I recently started working from home and find myself very aware of the precedents that could be set by mixing normal caring spouse behavior with that deeply programmed “woman at home all day = the person who takes care of all things home and hearth” narrative that we all have somewhere inside. I will intentionally break the routine of something little I’ve been doing for my husband just to provide a bit of a wake-up call, and when these kinds of transgressions occur will calmly discuss how whatever it was made me feel. The nice thing about the kind of men that he and DL are is that they really do know and believe better.. they just get a bit oblivious (or hungry for the taste of foot) every once in a while.

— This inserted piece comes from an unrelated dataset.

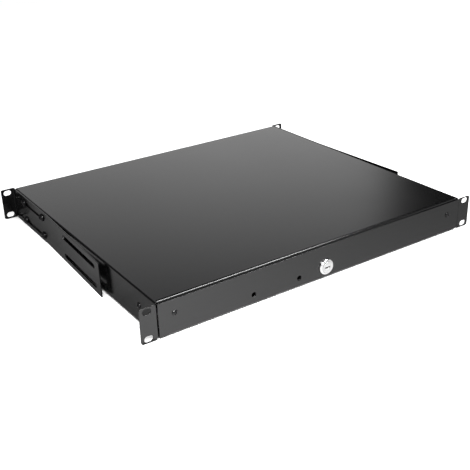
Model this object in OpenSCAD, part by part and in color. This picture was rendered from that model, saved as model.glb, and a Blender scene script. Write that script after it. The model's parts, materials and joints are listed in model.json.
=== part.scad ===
// Rack drawer, one unit high, with a locking front and sliding rear brackets.
// X runs to the right as seen from the front, Y runs rearwards and Z runs up.
// The origin is the middle of the front slot pattern, on the rail plane, where the
// back faces of the front ears lie. The drawer is drawn closed and unlocked.

/* [Rack pattern] */
// Width over the rack ears
rack_w = 482.6; // [478:0.1:500]
// Distance between the left and right slots
slot_pitch_x = 465.1; // [462:0.1:467]
// Distance between the lower and upper slots
slot_pitch_z = 31.75; // [28:0.05:33]
// Length of a rack slot
slot_len = 10.5; // [8:0.1:11]
// Height of a rack slot
slot_h = 7; // [5:0.1:7.5]

/* [Chassis] */
// Width of the chassis over its sides
body_w = 444.7; // [430:0.1:447]
// Distance of the chassis' rear edge from the rail plane
body_d = 397.2; // [340:0.1:500]
// Height of the top face above the middle of the slots
top_z = 21.7; // [21:0.1:22.2]
// Depth of the bottom edge below the middle of the slots
bottom_depth = 19.8; // [19.4:0.1:21]
// Thickness of the chassis sheet
sheet = 1.5; // [1.2:0.1:1.8]
// Inner radius of the chassis bends
bend_in_r = 0.5; // [0.3:0.1:1]
// Inner radius of the bend along the cover's front edge
lip_bend_in_r = 1.5; // [0.5:0.1:2]
// Height of the lip under the cover's front edge
lip_h = 8.2; // [7:0.1:9]
// Distance of the lip behind the rail plane
lip_set = 1.5; // [1:0.1:2.5]
// Width left open beside the lip at each corner
corner_relief = 3.3; // [2.8:0.1:5]
// Width of the inward flange along the bottom of each side
foot_flange_w = 11; // [8:0.5:12]
// Width of the inward flanges around the open back
back_flange_w = 12; // [9:0.5:13]
// Height of a front ear
front_ear_h = 41.1; // [40:0.1:43.6]
// Radius of the outer corners of the ears
ear_corner_r = 2.5; // [1:0.1:3]

/* [Rear panel] */
// Thickness of the rear panel
panel_t = 1.2; // [1:0.1:1.5]
// Distance of the panel's edges from the chassis' outer faces
panel_inset = 1; // [0.5:0.1:1.5]
// Diameter of the rear panel screws
panel_screw_d = 3.5; // [3:0.1:4]
// Diameter of the rear panel screws' heads
panel_head_d = 7; // [6:0.1:8]
// Length of the rear panel screws under the head
panel_screw_len = 6; // [5:0.5:8]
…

Ha ha – that is going to happen PLENTY more in your marriage. Guys, as much as we love them can be dumb like that. But not like women are perfect either. My husband as sweet and kind as he is has stepped into this one a few times.
Husband: ‘What’s for dinner?’
Grumpy: ‘Whatever you are making’
It is like when you had chores when you were little. You gear yourself to do the dishes…you are perhaps as little as 30 seconds away but as soon as someone says ‘Aren’t you going to do the dishes?’ , you crack the shits.
Sandwiches! *
*some assembly required
Heather, my fiance occasionally blurts out things like that that he pretty much instantly regrets…one way I have learned how to handle them is to look at him quizzically and say “I’m sorry, what did you say?” (my hearing is somewhat impaired so this is reasonable). He calls these his “do-over” moments…he gets to rethink the dumb-assed thing he just said, and everyone is happy.
He apologized to you!? I know you already know this…but DO NOT LET THIS GUY GET AWAY! Seriously, I was married for 8 years and NEVER got an apology…ever.
this’ll make you laugh – K had a “Little Red Hen” moment yesterday when I WAS playing hooky from housework. He stood there, hands on hips, and said “Who will volunteer to pick up shampoo and coffee and a 9 volt battery?” Unsurprisingly – the cat didn’t volunteer (and neither did I).